Freakout: Calamity TV Show Review 2

None of this would be any good if the enemies weren’t satisfying to mow down. Luckily, they add a decent level of strategy whilst still allowing you to mindlessly slaughter them all. You start with a basic unit that swings at you to kill you. They don’t have any ranged ability and take you down in numbers alone. This isn’t all Freakout offers though and there is also a “big daddy” unit who takes more damage and fires projectiles at random when attacked, a chicken who moves erratically to disturb your sense of strategy, a bomber who blows themself up when killed or close enough, a Spartan-style unit with accompanying spear and shield and a few more. They all work well to constantly change up the way you play. It often pays off to hold out areas until they are overrun then run away to another vantage point. The most important rule is to stay vigilant of every angle, something Freakout practically promotes through its design. 

Freakout: Calamity TV Show also heavily involves the use of Boss fights – a singular, strong unit used to change up the way you structure your gameplay. These involve multiple angry trains, a big man with a TV on his head and walls slowly attempting to crush you. Some of these are noticeably worse than others, but at their strongest they are pretty great. One particularly strong boss is a weaponised helicopter that quickly devolves into what is essentially bullet-hell combat. This paired with the slowdown power-up is perhaps one of the greatest moments in the entirety of Freakout. Not every boss is this strong however and some of them over-rely on game cliches, whilst others are just a little bit dull in contrast to how they could have been made. It doesn’t help that whilst the gameplay, for the most part, is rather solid there is a definitely floaty feel to the movement. I would liken this to Dead Ops Arcade from Black Ops 1 – enemies and characters have a lack of weight to their actions which sometimes lessens a bit of the punch made on a tough boss or group of enemies. 

Freakout: Calamity TV Show Review 3

This naturally brings us on to the issues Freakout has. It is not a majorly stable title and you’ll find that it features a multitude of glitches requiring a restart, or those which will just leave you ending in a little bit of frustration. In fact, through my time with Freakout on Xbox One every single boss battle had to be restarted as the level and character would load but the boss and dialogue would not. This let me wander around a barren battlefield until I restarted or fell through the floor. 

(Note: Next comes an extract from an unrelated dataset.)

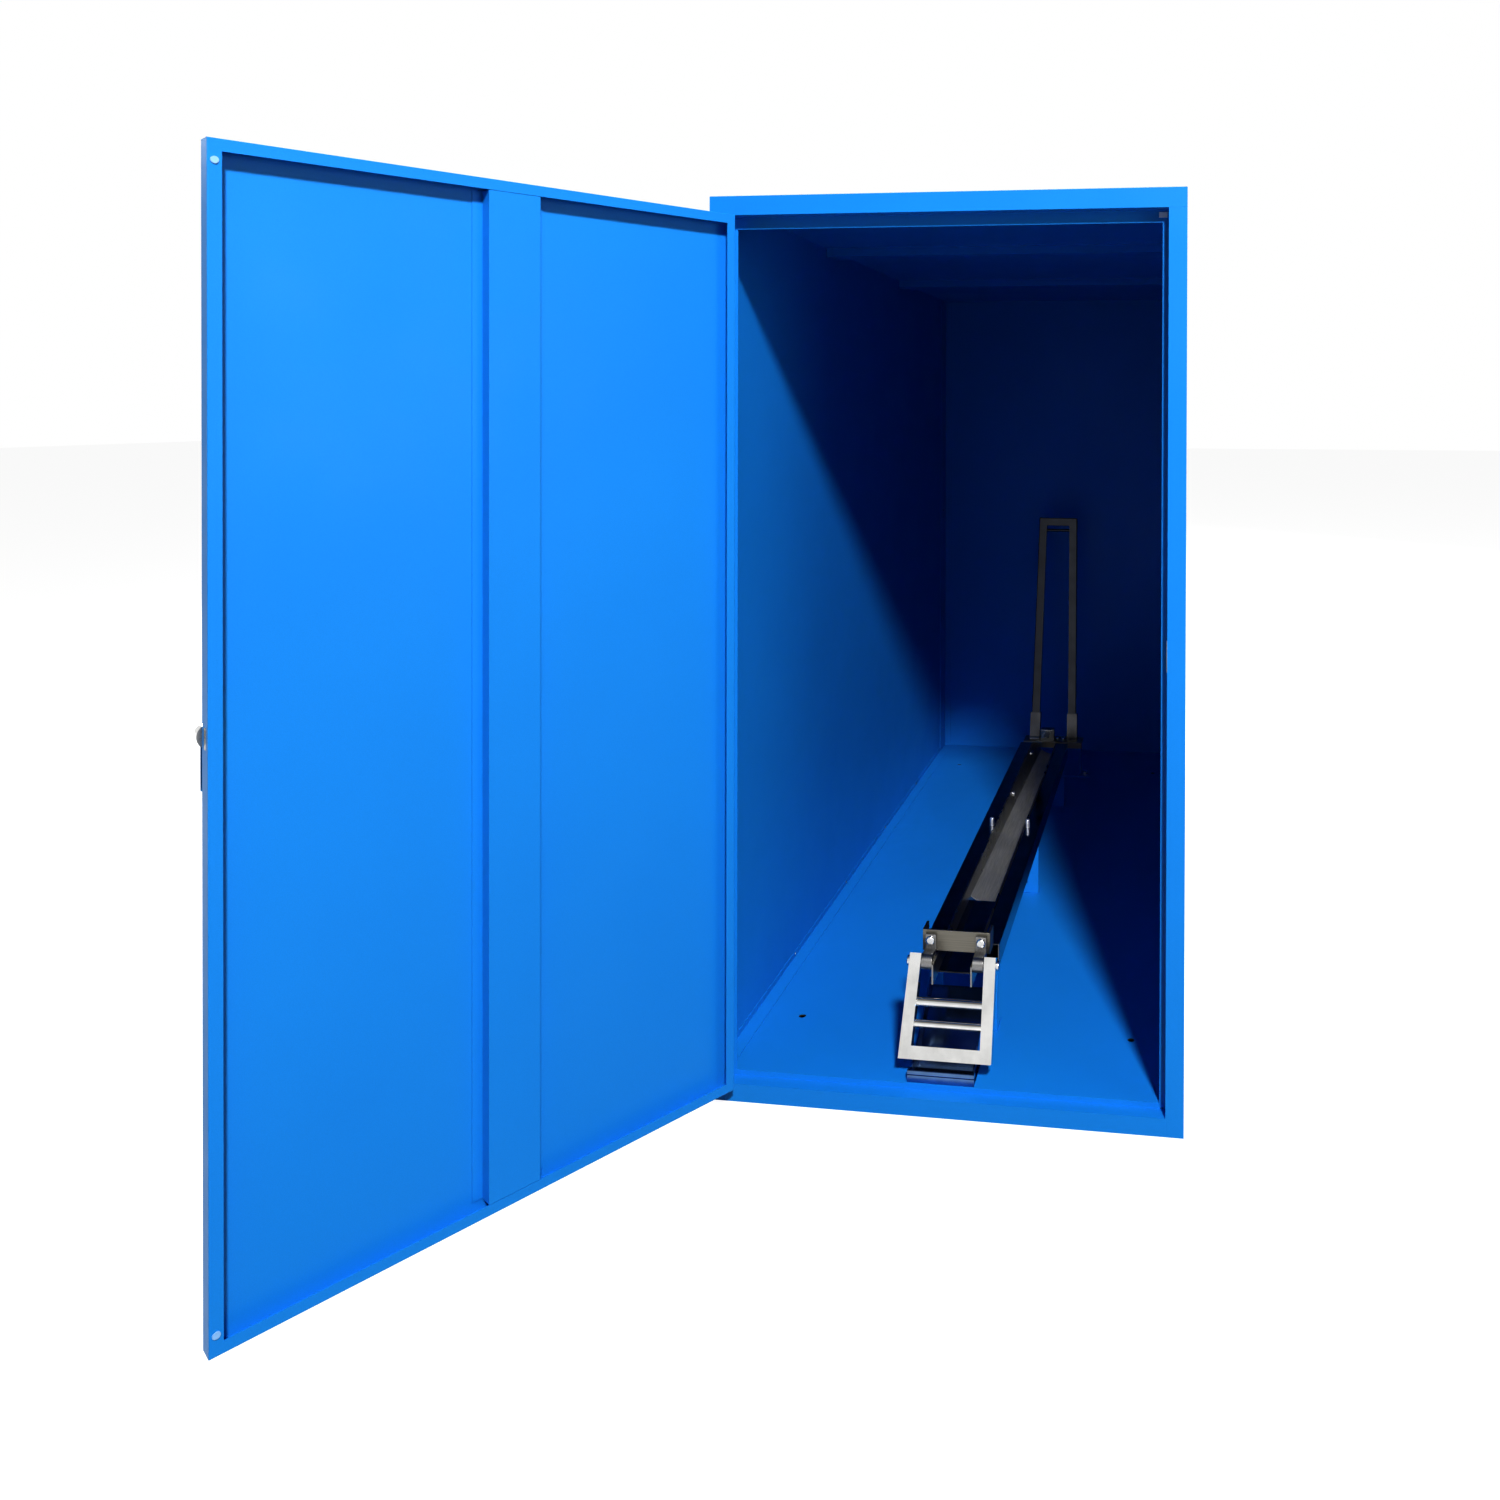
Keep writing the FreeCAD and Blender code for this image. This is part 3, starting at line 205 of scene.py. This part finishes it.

The issue of falling through floors has been prevalent with enemies too. Occasionally an enemy would appear slightly off-screen so they could be seen but not killed, halting progression. Unfortunately, Freakout does not have a restart button but this could be circumnavigated by changing equipment, forcing the level to start again. Levels in themself aren’t majorly long though, opting instead for a handful of rounds before moving on. This means that, whilst repeating or restarting levels is annoying, it doesn’t really deter from playing on. 

From my time with Freakout: Calamity TV Show on Xbox One, there has been a multitude of issues that required restarting levels, but the general gameplay structure is interesting enough to account for it. The gameplay itself is solid, and this could be a fantastic title if it had just a little bit more care put into it.